How big is $|z^w|$ compared to $|z|$?

Question

I've found a nice way to write complex exponentiation, and when we look at that formula, $|z^w|$ and $Arg(z^w)$ become much more apparent. So using the formula, with what kind of proportionality can we describe $|z^w|$ compared to $|z|$? $$z^w = \frac{|z|^{Re(w)}}{e^{Arg(z)Im(w)}}e^{(Arg(z)Re(w)+ln(|z|)Im(w))i}$$If $Re(w)$ is $0$, one can see that $Arg(z^w)$ is logarithmically proportional to $|z|$, but I do not know how to describe the proportionality of $Arg(z)$ compared to $|z^w|$, but I suspect one could say that $|z^w|$ is negatively exponentially proportional to $Arg(z)$ or something like that.

Answer 1

Let $z = re^{j \theta}$, $w = a+jb$, and $j=\sqrt{-1}$.

By definition, $|z|=r$.

$z^w = z^{a+jb}$

= $z^a z^{jb}$

= $r^a e^{ja\theta} r^{jb} e^{-\theta b}$

We know that $|e^{jab}|=1$ and also $|r^{jb}| =1$ because you can rewrite $r^{jb}=e^{jb'}$.

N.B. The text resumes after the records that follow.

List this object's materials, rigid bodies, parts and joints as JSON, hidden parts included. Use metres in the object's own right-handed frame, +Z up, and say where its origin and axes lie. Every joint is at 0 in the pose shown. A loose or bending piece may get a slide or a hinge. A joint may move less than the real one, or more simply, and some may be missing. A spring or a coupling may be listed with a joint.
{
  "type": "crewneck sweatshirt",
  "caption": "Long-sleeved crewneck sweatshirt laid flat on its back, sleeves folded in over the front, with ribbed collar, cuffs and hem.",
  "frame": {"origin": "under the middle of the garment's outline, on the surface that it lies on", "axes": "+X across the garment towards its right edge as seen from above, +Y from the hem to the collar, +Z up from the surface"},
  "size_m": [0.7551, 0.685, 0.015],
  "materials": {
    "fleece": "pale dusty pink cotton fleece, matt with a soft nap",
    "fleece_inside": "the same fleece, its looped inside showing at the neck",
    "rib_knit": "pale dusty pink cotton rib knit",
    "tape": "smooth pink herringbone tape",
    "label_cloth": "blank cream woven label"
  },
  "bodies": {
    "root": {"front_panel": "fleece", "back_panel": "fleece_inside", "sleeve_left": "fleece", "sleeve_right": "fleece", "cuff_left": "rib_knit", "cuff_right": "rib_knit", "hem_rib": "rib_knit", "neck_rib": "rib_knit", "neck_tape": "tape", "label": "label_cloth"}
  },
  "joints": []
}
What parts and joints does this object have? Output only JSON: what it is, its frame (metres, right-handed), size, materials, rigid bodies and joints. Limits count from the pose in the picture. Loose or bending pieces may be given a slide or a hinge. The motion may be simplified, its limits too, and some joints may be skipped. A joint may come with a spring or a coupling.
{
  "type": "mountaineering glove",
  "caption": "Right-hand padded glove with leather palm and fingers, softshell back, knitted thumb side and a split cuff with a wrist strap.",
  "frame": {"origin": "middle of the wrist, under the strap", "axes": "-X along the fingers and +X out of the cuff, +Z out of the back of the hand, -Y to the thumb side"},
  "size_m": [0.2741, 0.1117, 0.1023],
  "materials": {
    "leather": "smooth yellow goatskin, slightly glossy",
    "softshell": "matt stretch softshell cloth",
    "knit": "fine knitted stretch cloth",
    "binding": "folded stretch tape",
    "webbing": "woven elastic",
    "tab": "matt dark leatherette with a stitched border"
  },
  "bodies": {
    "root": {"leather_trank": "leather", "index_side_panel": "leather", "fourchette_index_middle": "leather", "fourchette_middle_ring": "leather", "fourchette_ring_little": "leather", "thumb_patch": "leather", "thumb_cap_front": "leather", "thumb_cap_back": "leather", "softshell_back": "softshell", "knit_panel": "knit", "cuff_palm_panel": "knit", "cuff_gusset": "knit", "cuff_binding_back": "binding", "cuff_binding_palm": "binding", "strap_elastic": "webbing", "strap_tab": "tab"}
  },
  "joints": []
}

This leaves us with $|z^w| = r^a e^{-\theta b}$. In other words, $|z^w| = |z|^{\Re{w}} e^{-\Im{w} \cdot Arg{z}}$, where $\Re$ and $\Im$ denote the real and imaginary parts, respectively.

Seems hard to simplify beyond this for the most general case.

Answer 2

$$\left|z^w\right|=\left|e^{w\log z}\right|=e^{\Re(w\log z)}=e^{\Re(w)\log|z|-\Im(w)\arg(z)}=|z|^{\Re(w)}e^{-\Im(w)\arg(z)}.$$

But notice that the argument is not uniquely defined, you need to choose a branch.

Obviously, for real $w$,

$$|z^w|=|z|^w.$$